The gravitational Field of a massless Particle on the Horizon of a stationary Black Hole

TL;DR

This paper calculates the gravitational shockwave generated by a massless particle at the horizon of a Kerr-Newman black hole, providing an exact solution and extending previous static black hole results.

Contribution

It introduces a method to derive an exact shockwave solution on a rotating black hole horizon using generalized Kerr-Schild and Newman-Penrose formalisms.

Findings

Exact linear differential equation for the shockwave profile

Solution generalizes static black hole shockwaves to rotating cases

Physical interpretation of the shockwave spacetime

Abstract

In this work, the field of a gravitational shockwave generated by a massless point-like particle is calculated at the event horizon of a stationary Kerr-Newman black hole.

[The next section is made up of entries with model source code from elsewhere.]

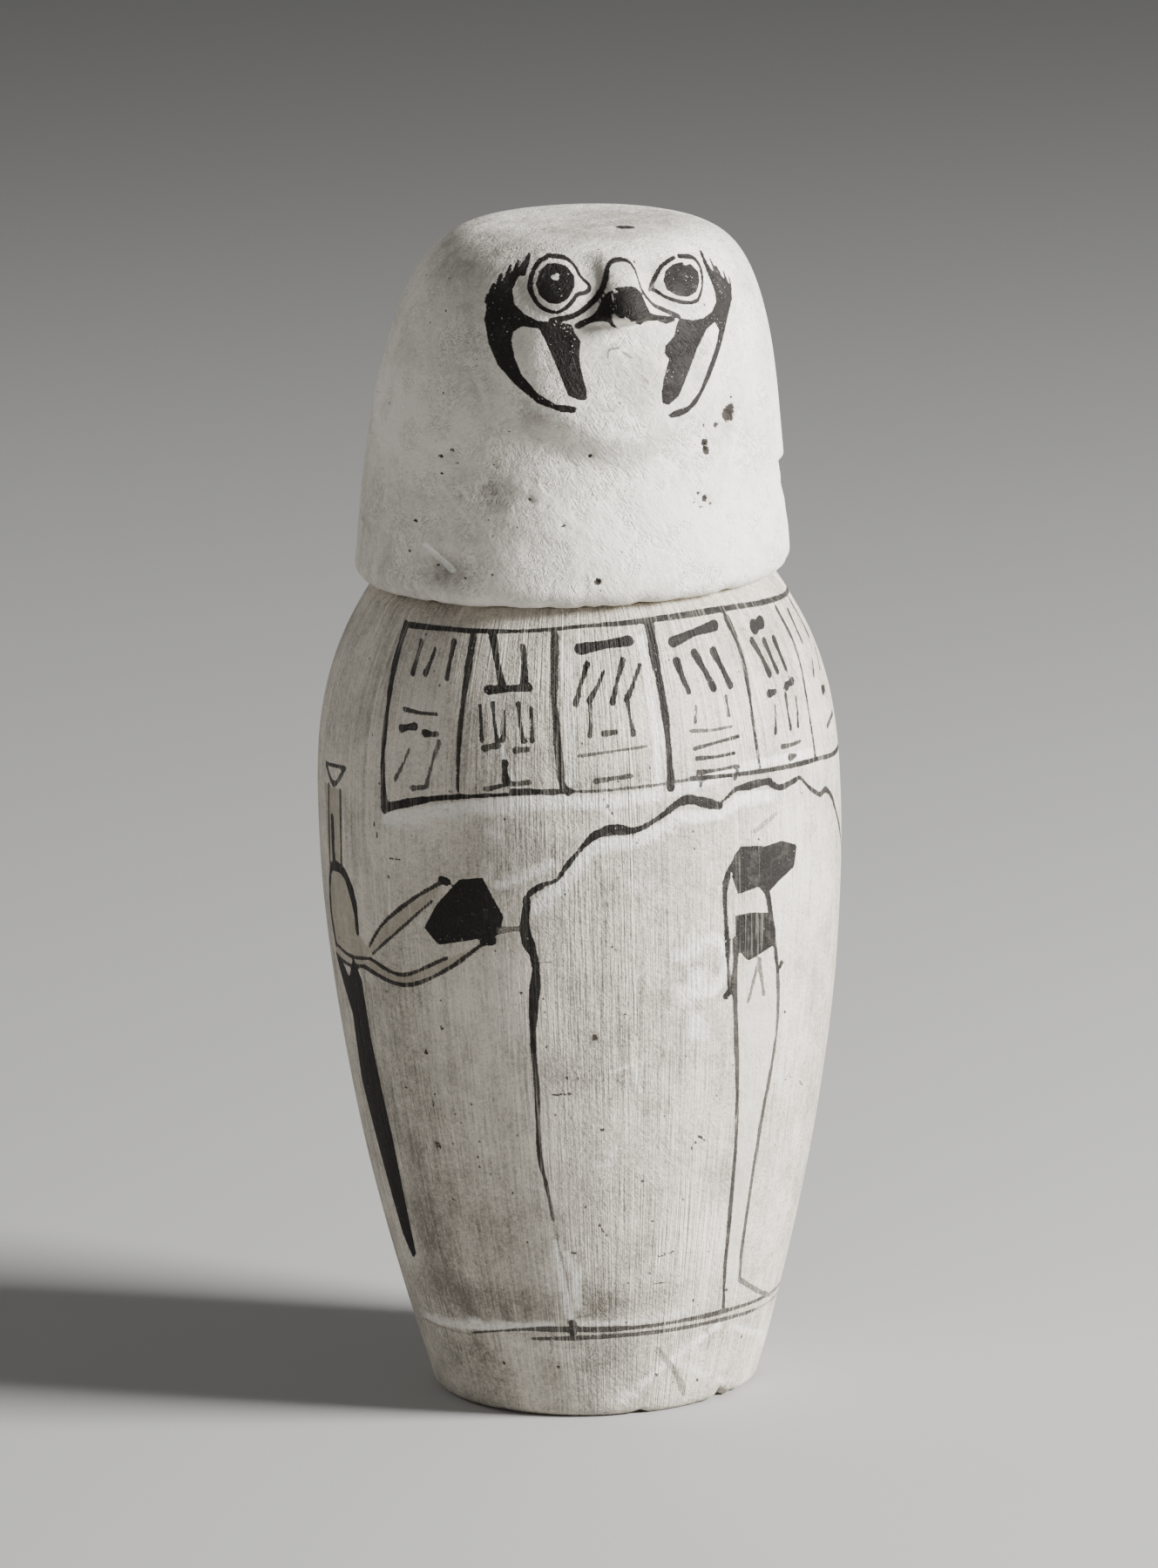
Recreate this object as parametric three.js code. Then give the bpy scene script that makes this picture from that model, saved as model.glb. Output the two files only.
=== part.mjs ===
// A limestone canopic jar with a falcon-headed lid, in millimetres, +Z up.
// The origin is the centre of the jar's underside. The falcon looks along -Y, and +X is on the
// right of someone who faces it. The jar is hollow. The lid lies loose on its rim, and a short
// boss under the lid drops into the mouth and keeps it centred.
import * as THREE from "three";

// Jar, outside
const jarHeight = 235.7;
const bellyRadius = 74.6;
const bellyHeight = 165;
const footRadius = 46.3;
const footEdgeRadius = 3.5;
const rimRadius = 56;
const rimEdgeRadius = 2;
const footFallPower = 1.8; // how late the sides turn in towards the foot
const shoulderFallPower = 2.9; // how late the shoulder turns in towards the rim

// Jar, inside
const mouthRadius = 38.5;
const mouthDepth = 16;
const wallThickness = 18;
const floorThickness = 24;
const floorRadius = 27;
const floorCorner = 3;
const wallFoot = 12; // the wall leaves the floor's corner this far above the floor
const mouthChamfer = 1;
const shoulderWallHeight = 196; // up to here the inside runs parallel to the outside

// Lid
const lidGap = 0.3;
const lidBottom = jarHeight + lidGap;
const lidTop = 337.4;
const lidRadius = 61.7;
const lidEdgeRadius = 5;
const domeBottom = lidBottom + lidEdgeRadius / 2;
const lidCrownSharpness = 5.75; // how flat the crown is and how tight its edge
const lidLean = 4.4; // the crown stands this far to +X of the jar's axis
const lidLeanPower = 2.58; // how late the lean sets in towards the crown
const backFullness = 1; // the sides slope like a headcloth at the back
const faceFullness = 5.4; // added at the front, where the face is steep
const faceFullnessPower = 4; // how narrow the steep part is
const bossRadius = 35;
const bossDepth = 12;
const bossTaper = 1.5;

// Face, as distances across from its middle line and heights above the foot
const eyeAcross = 17.5;
const eyeHeight = 326.3;
const eyeRadius = 8.4;
const eyeSwell = 2.3;
const socketDepth = 1.4;
const beakTop = 333;
const beakTip = 318.5;
const beakReach = 8.5;
const beakTopHalfWidth = 4.8;
const beakHalfWidth = 9;
const throatHeight = 306;
const throatHalfWidth = 39;
const throatHalfHeight = 31;
const throatSwell = 3.4;
const browHeight = 335.5;
const browSwell = 2.6;

// Chips
const flakeAngle = 72; // the flake lost from the lid's side, in degrees from the face
const flakeTop = 268.5;
const flakeBottom = 241;
const flakeDepth = 1.9;

const flakeHalfAngle = 18;
const flakeEdge = 1.5;

// Fineness
const jarSides = 56;
const jarRows = 18;
const jarFirstRow = 9;
const jarLastRow = 231;
const lidSides = 70;
const lidFaceCrowding = 0.7; // how much closer together the sides are across the face
const capHeight = 333; // above this the rings of the lid shrink towards the crown
const capShares = [0.965, 0.91, 0.83, 0.7, 0.5, 0.25];

// 0 below the first value and 1 above the second, with a soft step between
function softStep(from, to, value) {
  const t = Math.min(Math.max((value - from) / (to - from), 0), 1);
  return t * t * (3 - 2 * t);
}

// 1 at the middle of a round patch, and 0 at its edge and beyond
function softPatch(across, up, halfWidth, halfHeight) {
  return 1 - softStep(0, 1, Math.hypot(across / halfWidth, up / halfHeight));
}

// Points on a rounded corner, from one direction to another in degrees, about a centre
function cornerArc(x, y, radius, fromDegrees, toDegrees, steps) {
  return Array.from({ length: steps + 1 }, (_, i) => {
    const angle = THREE.MathUtils.degToRad(
      THREE.MathUtils.lerp(fromDegrees, toDegrees, i / steps),
    );
    return new THREE.Vector2(
      x + radius * Math.cos(angle),
      y + radius * Math.sin(angle),
    );
  });
}

// The jar's outer radius at a height: a full belly that falls away to foot and rim
function jarRadius(height) {
  const below = height < bellyHeight;
  const fall = below ? bellyRadius - footRadius : bellyRadius - rimRadius;
  const span = below ? bellyHeight : jarHeight - bellyHeight;
  const share = Math.abs(height - bellyHeight) / span;
  const power = below ? footFallPower : shoulderFallPower;
  return bellyRadius - fall * share ** power;
}

// Evenly spaced heights with both ends
function heights(from, to, steps) {
  return Array.from({ length: steps + 1 }, (_, i) =>
    THREE.MathUtils.lerp(from, to, i / steps),
  );
}

function jarOutside() {
  const footCorner = cornerArc(
    jarRadius(footEdgeRadius) - footEdgeRadius,
    footEdgeRadius,
    footEdgeRadius,
    -90,
    -15,
    3,
  );
  const wall = heights(jarFirstRow, jarLastRow, jarRows).map(
    (height) => new THREE.Vector2(jarRadius(height), height),
  );
  const rimCorner = cornerArc(
    rimRadius - rimEdgeRadius,
    jarHeight - rimEdgeRadius,
    rimEdgeRadius,
    35,
    90,
    2,
  );
  return [new THREE.Vector2(0, 0), ...footCorner, ...wall, ...rimCorner];
}

// From the mouth down to the floor: a straight neck, then a wall of even thickness
function jarInside() {
  const neck = [
    new THREE.Vector2(mouthRadius + mouthChamfer, jarHeight),
    new THREE.Vector2(mouthRadius, jarHeight - mouthChamfer),
    new THREE.Vector2(mouthRadius, jarHeight - mouthDepth),
  ];
  const widest = jarRadius(shoulderWallHeight) - wallThickness;
  const underShoulder = [0.35, 0.7].map(
    (share) =>
      new THREE.Vector2(
        THREE.MathUtils.lerp(
          mouthRadius,
          widest,
          Math.sin((share * Math.PI) / 2),
        ),
        THREE.MathUtils.lerp(
          jarHeight - mouthDepth,
          shoulderWallHeight,
          share,
        ),
      ),
  );
  const wallEnd = floorThickness + wallFoot;
  const wall = heights(shoulderWallHeight, wallEnd, 7).map(
    (height) => new THREE.Vector2(jarRadius(height) - wallThickness, height),
  );
  const floor = [
    new THREE.Vector2(floorRadius + floorCorner, floorThickness + floorCorner),
    new THREE.Vector2(floorRadius, floorThickness),
    new THREE.Vector2(0, floorThickness),
  ];
  return [...neck, ...underShoulder, ...wall, ...floor];
}

function makeJar(material) {
  const outline = [...jarOutside(), ...jarInside()];
  const geometry = new THREE.LatheGeometry(outline, jarSides);
  geometry.rotateX(Math.PI / 2);
  const jar = new THREE.Mesh(geometry, material);
  jar.name = "jar";
  return jar;
}

// How square the dome is in a direction: steep at the face, sloping like a headcloth behind
function domeFullness(angle) {
  const facing = (1 + Math.cos(angle)) / 2;
  return backFullness + faceFullness * facing ** faceFullnessPower;
}

// The lid's share of its full height, from 0 at its edge to 1 at the crown
function lidShare(height) {
  return Math.max((height - domeBottom) / (lidTop - domeBottom), 0);
}

function domeRadius(angle, height) {
  const full = 1 - lidShare(height) ** domeFullness(angle);
  return lidRadius * full ** (1 / lidCrownSharpness);
}

// The height at which the dome has a given radius, for the rings over the crown
function domeHeight(angle, radius) {
  const share =
    (1 - (radius / lidRadius) ** lidCrownSharpness) **
    (1 / domeFullness(angle));
  return domeBottom + share * (lidTop - domeBottom);
}

function beakRelief(across, height) {
  const down = (beakTop - height) / (beakTop - beakTip);
  const widening = Math.min(Math.max(down, 0), 1);
  const halfWidth = THREE.MathUtils.lerp(beakTopHalfWidth, beakHalfWidth, widening);
  const ridge = Math.max(1 - (Math.abs(across) / halfWidth) ** 2.2, 0);
  const reach = softStep(-0.1, 0.25, down) * (0.3 + 0.7 * down);
  const underTip = 1 - softStep(1, 1.3, down);
  return beakReach * reach * ridge * underTip;
}

function eyeRelief(across, height) {
  const aside = Math.abs(across) - eyeAcross;
  const up = height - eyeHeight;
  const socket = softPatch(aside, up, eyeRadius * 1.9, eyeRadius * 1.6);
  const ball = Math.hypot(aside, up) / eyeRadius;
  return eyeSwell * Math.max(1 - ball * ball, 0) - socketDepth * socket;
}

function throatRelief(across, height) {
  const reach = Math.hypot(
    across / throatHalfWidth,
    (height - throatHeight) / throatHalfHeight,
  );
  return throatSwell * (1 - softStep(0.7, 1.04, reach));
}

function browRelief(across, height) {
  return browSwell * softPatch(across, height - browHeight, 38, 6);
}

// How far the face stands out towards -Y from the plain dome
function faceRelief(across, height) {
  return (
    throatRelief(across, height) +
    browRelief(across, height) +
    eyeRelief(across, height) +
    beakRelief(across, height)
  );
}

// The shallow scar on the lid's side, sharp at its upper edge and fading downwards
function flakeLoss(angle, height) {
  const aside = THREE.MathUtils.radToDeg(angle) - flakeAngle;
  const middle = flakeHalfAngle * 0.67;
  const wide = 1 - softStep(middle, flakeHalfAngle * 1.33, Math.abs(aside));
  const below = softStep(0, flakeEdge, flakeTop - height);
  const above = softStep(0, flakeTop - flakeBottom, height - flakeBottom);
  return flakeDepth * wide * below * above;
}

// A point of the lid's skin, for a direction from the face and a radius and height of the dome
function lidPoint(angle, radius, height) {
  const scarred = radius - flakeLoss(angle, height);
  const lean = lidLean * lidShare(height) ** lidLeanPower;
  const across = scarred * Math.sin(angle) + lean;
  const facing = softStep(0, 0.5, Math.cos(angle));
  const forward =
    scarred * Math.cos(angle) + facing * faceRelief(across, height);
  return [across, -forward, height];
}

// Rings of the lid from the boss's underside up to the crown, each a function of direction
function lidRings() {
  const flat = (radius, height) => (angle) => lidPoint(angle, radius, height);
  const rings = [
    flat(bossRadius - bossTaper, lidBottom - bossDepth),
    flat(bossRadius, lidBottom - bossTaper),
    flat(bossRadius, lidBottom),
  ];
  const corner = cornerArc(
    lidRadius - lidEdgeRadius,
    lidBottom + lidEdgeRadius,
    lidEdgeRadius,
    -90,
    -10,
    3,
  );
  corner.forEach(({ x, y }) => rings.push(flat(x, y)));
  const wall = [
    ...heights(247, 274, 3),
    ...heights(278, 288, 4),
    ...heights(293, 308, 3),
    ...heights(311, capHeight, 11),
  ];
  wall.forEach((height) =>
    rings.push((angle) => lidPoint(angle, domeRadius(angle, height), height)),
  );
  capShares.forEach((share) =>
    rings.push((angle) => {
      const radius = domeRadius(angle, capHeight) * share;
      return lidPoint(angle, radius, domeHeight(angle, radius));
    }),
  );
  return rings;
}

// The directions of the rings' points, closest together across the face
function lidAngles() {
  return Array.from({ length: lidSides }, (_, i) => {
    const turn = (2 * Math.PI * i) / lidSides - Math.PI;
    return turn - lidFaceCrowding * Math.sin(turn);
  });
}

function makeLid(material) {
  const angles = lidAngles();
  const rings = lidRings().map((ring) => angles.map(ring));
  const points = rings.flat();
  const under = points.push([0, 0, lidBottom - bossDepth]) - 1;
  const crown = points.push([lidLean, 0, lidTop]) - 1;
  const faces = [];
  const lastRing = (rings.length - 1) * lidSides;
  for (let i = 0; i < lidSides; i += 1) {
    const next = (i + 1) % lidSides;
    faces.push(under, next, i, crown, lastRing + i, lastRing + next);
    for (let start = 0; start < lastRing; start += lidSides) {
      const above = start + lidSides;
      faces.push(start + i, start + next, above + next);
      faces.push(start + i, above + next, above + i);
    }
  }
  const geometry = new THREE.BufferGeometry();
  geometry.setAttribute(
    "position",
    new THREE.Float32BufferAttribute(points.flat(), 3),
  );
  geometry.setIndex(faces);
  geometry.computeVertexNormals();
  const lid = new THREE.Mesh(geometry, material);
  lid.name = "falcon_lid";
  return lid;
}

const jarStone = new THREE.MeshStandardMaterial({
  color: 0xcfc6b4,
  roughness: 0.85,
  metalness: 0,
});
const lidStone = new THREE.MeshStandardMaterial({
  color: 0xddd5c4,
  roughness: 0.8,
  metalness: 0,
});

const canopicJar = new THREE.Group();
canopicJar.add(makeJar(jarStone), makeLid(lidStone));

export default canopicJar;
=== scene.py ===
import math

import bpy
import numpy as np
from mathutils import Matrix, Vector


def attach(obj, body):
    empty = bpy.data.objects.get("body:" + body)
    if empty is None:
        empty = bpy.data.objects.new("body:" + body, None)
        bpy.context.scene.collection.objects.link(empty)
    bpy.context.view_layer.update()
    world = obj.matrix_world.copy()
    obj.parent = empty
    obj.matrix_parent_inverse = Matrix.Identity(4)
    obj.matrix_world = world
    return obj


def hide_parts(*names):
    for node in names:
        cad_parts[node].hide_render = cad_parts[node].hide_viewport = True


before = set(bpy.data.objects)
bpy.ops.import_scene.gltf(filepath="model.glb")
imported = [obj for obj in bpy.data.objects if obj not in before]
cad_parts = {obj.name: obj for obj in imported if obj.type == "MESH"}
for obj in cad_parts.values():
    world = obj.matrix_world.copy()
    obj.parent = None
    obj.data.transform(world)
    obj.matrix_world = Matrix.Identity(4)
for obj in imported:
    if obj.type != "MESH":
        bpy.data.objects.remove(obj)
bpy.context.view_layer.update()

# Painted limestone jar with a loose falcon-headed lid. Sizes are in mm and degrees, and
# degrees go round the jar from its front (-Y) towards its right (+X).

mm = 0.001
bpy.ops.object.select_all(action="DESELECT")


# Small helpers

def softStep(start, end, value):
    share = np.clip((value - start) / (end - start), 0, 1)
    return share * share * (3 - 2 * share)


def softPatch(across, up, halfWidth, halfHeight):
    return 1 - softStep(0, 1, np.hypot(across / halfWidth, up / halfHeight))


def degreesFrom(turn, deg):
    return (np.degrees(turn) - deg + 180) % 360 - 180


def cornerArc(across, up, radius, fromDeg, toDeg, steps):
    turns = np.radians(np.linspace(fromDeg, toDeg, steps + 1))
    return [(across + radius * math.cos(t), up + radius * math.sin(t)) for t in turns]


def readPoints(piece):
    flat = np.empty(len(piece.data.vertices) * 3)
    piece.data.vertices.foreach_get("co", flat)
    return flat.reshape(-1, 3) / mm


def writePoints(piece, points):
    piece.data.vertices.foreach_set("co", (points * mm).ravel())
    piece.data.update()


# Turning and refining a stone blank

def turnBlank(name, profile, startDeg, arcs):
    bpy.ops.object.select_all(action="DESELECT")
    bpy.ops.mesh.primitive_plane_add(size=2 * mm)
    blank = bpy.context.object
    blank.name = name
    blank.data.name = name
    side = (math.sin(math.radians(startDeg)), -math.cos(math.radians(startDeg)))
    places = [Vector((r * side[0], r * side[1], z)) * mm for r, z in profile]
    bpy.context.tool_settings.mesh_select_mode = (True, False, False)
    bpy.ops.object.mode_set(mode="EDIT")
    bpy.ops.mesh.select_all(action="SELECT")
    bpy.ops.mesh.merge(type="CENTER")
    bpy.ops.transform.translate(value=places[0])
    for last, place in zip(places, places[1:]):
        bpy.ops.mesh.extrude_vertices_move(TRANSFORM_OT_translate={"value": place - last})
    bpy.ops.mesh.select_all(action="SELECT")
    for turn, steps in arcs:
        bpy.ops.mesh.spin(steps=steps, angle=math.radians(turn), center=(0, 0, 0), axis=(0, 0, 1))
    bpy.ops.mesh.select_all(action="SELECT")
    bpy.ops.mesh.remove_doubles(threshold=0.02 * mm)
    bpy.ops.mesh.normals_make_consistent(inside=False)
    bpy.ops.object.mode_set(mode="OBJECT")
    return blank


def selectOnly(piece):
    bpy.ops.object.select_all(action="DESELECT")
    piece.select_set(True)
    bpy.context.view_layer.objects.active = piece


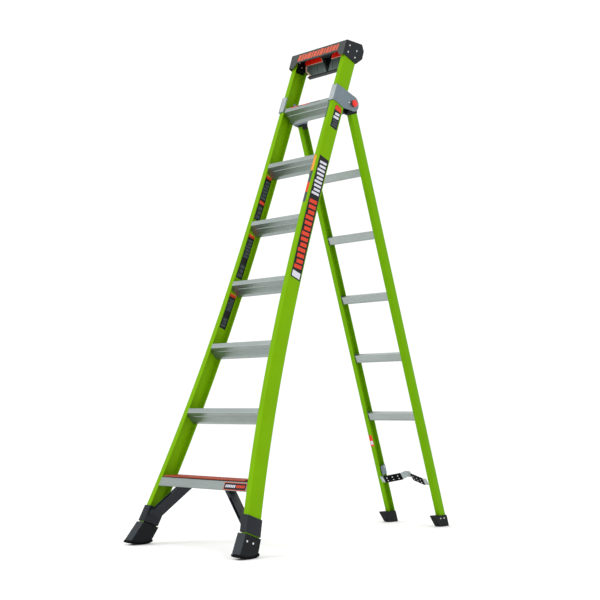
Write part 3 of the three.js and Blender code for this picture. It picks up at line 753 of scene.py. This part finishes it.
PAD_HALF = 143.0
PAD_RISE = 44.0
PAD_SILL = 6.0
PAD_SPINE = 40.0
NOTCH_FOOT = 4.5
NOTCH_TOP = 36.0
pad_front, pad_core, pad_back = shaft_y - 8, shaft_y + 14, shaft_y + 20
shell_low = shaft_z - PAD_RISE + PAD_SILL
pad_top = shaft_z + PAD_RISE


def upright(outline, y0, y1):
    """A front-view outline of (x, z), drawn out along y."""
    return loft([[(x, y, z) for x, z in outline] for y in (y0, y1)])


def gap_at(z):
    """Half the pad's V gap at a height."""
    return NOTCH_FOOT + (z - shell_low) * (NOTCH_TOP - NOTCH_FOOT) / (2 * PAD_RISE - PAD_SILL)


shell_outline = [(gap_at(shell_low), shell_low), (PAD_HALF - 26, shell_low), (PAD_HALF, shell_low + 26),
                 (PAD_HALF, pad_top), (gap_at(pad_top), pad_top)]
recess = [upright(fillet(oblong(x0, x1, shell_low + 9, shaft_z + 9), 4), pad_front - 1, pad_front + 2.5)
          for x0, x1 in ((32, 66), (74, 110))]
bore = drill(SHAFT_HOLE, 59, 160, (0, shaft_y, shaft_z))
pair("pad_shell", [upright(fillet(shell_outline, [2, 8, 8, 3, 3]), pad_front, pad_core)], LEVEL, [pad_grey],
     "wall_pad", "pad_shell", ["wall_pad_body"], cuts=[bore] + recess, bevel=1.0)
rim = [(PAD_HALF - 0.6, shaft_z + 16), (PAD_HALF - 0.6, shell_low + 26.4), (PAD_HALF - 26, shell_low + 1),
       (PAD_HALF - 37, shell_low + 1), (PAD_HALF - 10, shell_low + 28.4), (PAD_HALF - 10, shaft_z + 16)]
pair("pad_shell_rim", [upright(rim, pad_front - 0.6, pad_front + 0.3)], LEVEL, [cream_rim], "wall_pad",
     "pad_shell", bevel=0.25)

pad_low = shaft_z - PAD_RISE
spine_outline = fillet(oblong(-PAD_HALF, PAD_HALF, pad_low, shaft_z + PAD_SPINE), 5)
spine = raw([upright(spine_outline, pad_core + 0.5, pad_back)], LEVEL)
lanes = [upright(fillet(oblong(x, x + 38, shaft_z - 37, shaft_z + 2), 3), pad_back - 2, pad_back + 2)
         for x in (-134, -89, -44, 6, 51, 96)]
sill_outline = oblong(-PAD_HALF + 12, PAD_HALF - 12, pad_low + 0.2, shell_low - CLEAR)
sill = upright(sill_outline, pad_front, pad_core + 2)
boolean(spine, [sill], LEVEL, "UNION")
boolean(spine, lanes, LEVEL)
dress(spine, "pad_spine", [black_mould], "wall_pad", "pad_spine", ["wall_pad_spine"], bevel=0.7)

rubber_back = pad_front - CLEAR


def rubber_outline(inset):
    """The rubber's outline in front view, or one drawn in from it."""
    foot, top, side = shaft_z + 16 + inset, pad_top - inset, PAD_HALF - 1 - inset
    corners = [(gap_at(foot) + 2 + inset, foot), (side, foot), (side, top), (gap_at(top) + 2 + inset, top)]
    return fillet(corners, [3, 5, 5, 3])


pair("pad_rubber_rim", [upright(rubber_outline(0), rubber_back - 2.4, rubber_back)], LEVEL, [cream_rim],
     "wall_pad", "pad_rubber", bevel=0.6)
rubber_ribs = [upright(oblong(x, x + 1.6, shaft_z + 21, shaft_z + 40), rubber_back - 6.5, rubber_back - 4.6)
               for x in range(52, 138, 7)]
pair("pad_rubber", [upright(rubber_outline(2.2), rubber_back - 5.5, rubber_back - 2)], LEVEL, [red_rubber],
     "wall_pad", "pad_rubber", ["wall_pad_rubber"], cuts=rubber_ribs, bevel=0.9)

# ---------------------------------------------------------------- hinges

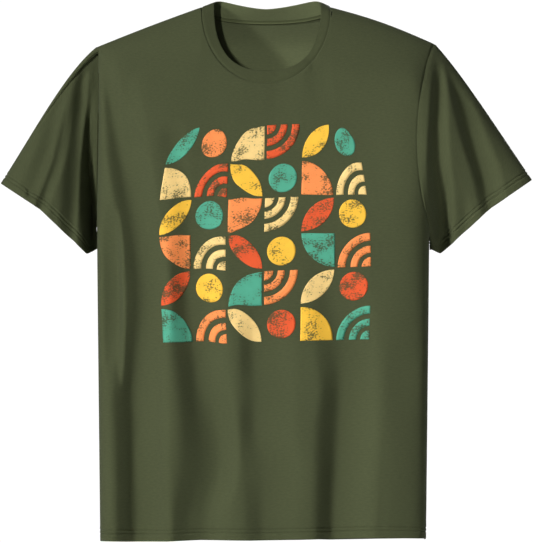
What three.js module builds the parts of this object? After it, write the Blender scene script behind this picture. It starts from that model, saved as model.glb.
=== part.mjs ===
// A plain crew-neck short-sleeved T-shirt in the shape that it has when it is worn, hollow inside.
// Millimetres, +Z up, front towards -Y. The origin is midway between the two high shoulder points,
// where the collar seam meets the shoulder seams. Left and right are the wearer's own, so the
// wearer's right sleeve is on the -X side.
import * as THREE from "three";

// Driving dimensions of the body, as worn.
const BODY_LENGTH = 745; // high shoulder point to hem
const SHOULDER_HALF = 235; // centre to the end of the shoulder seam
const ARMPIT_DROP = 306;
const CHEST_HALF = 236; // half the width of the body tube at shoulder height
const HEM_HALF = 228;
const BODY_SHIFT = 4; // the body hangs this far to the wearer's right of the neck
const BODY_SHIFT_START = 130; // drop at which that shift begins
const SIDE_ROUNDING = 3.2; // exponent of the level sections, 2 is an ellipse
const SHOULDER_ROLL = 95; // how far below the shoulder line the body reaches its full depth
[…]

Using the geometric framework of generalized Kerr-Schild deformations in combination with the spin-coefficient formalism of Newman and Penrose, it is shown that the field equations of the theory, at the event horizon of the black hole, can be reduced to a single linear ordinary differential equation for the so-called profile function of the geometry. This differential relation is solved exactly. Based on the results obtained, a physical interpretation is given for the found shockwave spacetime, and it is clarified how these results lead back to those of previous works on the subject, which deal with the much simpler cases of gravitational shockwaves in static black hole backgrounds.